In another respect the arrangement of the main buildings of the Pan-American group, as they have been placed about these courts, lends itself admirably to the purpose of the architects to secure remarkable and fascinating effects. It renders possible the greatest and most artistic illumination by means of electric lamps and hydraulic effects ever conceived and carried out by human intellect and inventive genius. This illumination, which will be achieved about the Court of the Fountains and the Esplanade, will be a feature of the Pan-American Exposition worthy of the fin de siecle enterprise, the story of which is to be told by the Exposition as a whole.
The progress made by electrical science and the harnessing of Niagara within the last decade make possible this supreme achievement. With the great Falls plant, which within a short time will be generating over 100,000 horsepower, within twenty miles of the Exposition grounds, and linked with the Exposition by a transmission line, it is fitting that electricity should receive special prominence at the Exposition, and that the electrical illumination should surpass all precedents set in this respect. The illuminating area of the courts already described and of the Plaza to the north of the Electric Tower, is three times as large as that at Omaha and two and one-half times as large as that at Chicago, while the character of the buildings, the fantastic outlines many will possess, and their grouping about the courts, will give a peculiar beauty to their penciling in incandescent lights. With the sky lines of the buildings traced in fire against the heavens, with the basin of the Court of the Fountains golden with thousands of floating lights, the cascades resplendent with mysteriously changing fiery hues, and rising above all the stately Electric Tower, one mass of shining splendor from the plashing fountain at its feet to tile dazzling Goddess of Light upon its topmost pinnacle, --with such a scene to portray, the most skillful word painter will be at a loss where to begin and where to end his task.
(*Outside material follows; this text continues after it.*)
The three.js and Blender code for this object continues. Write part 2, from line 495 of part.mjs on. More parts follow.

The statement that 200,000 electric lamps will be used in this illumination
conveys some idea of its extent, although it is difficult for the average mind
to grasp what it means when such a statement is made. There is scarcely anything
with which such an illumination can be compared, and the visitor must come to
see it in order to appreciate the marvelous brilliancy and beauty of the scene
which will be created. The incandescent lamps to be used in this illumination
will give a peculiar softness and agreeableness to the quality of the light.
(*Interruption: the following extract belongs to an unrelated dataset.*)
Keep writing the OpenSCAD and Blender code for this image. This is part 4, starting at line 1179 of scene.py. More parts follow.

Arc lights will be used to light the interior of the buildings, and rows of
these lights will border the grounds; but the great illumination will be given
through the incandescent lamp, which will be introduced in the fountains and
hydraulic features in many novel and startling forms to give a bewitching character
to the scene. The electrical experts of the Exposition are now studying on a
novel method of turning the light on and off, so that this operation in itself
may be one of tile wonderful features of the electrical display.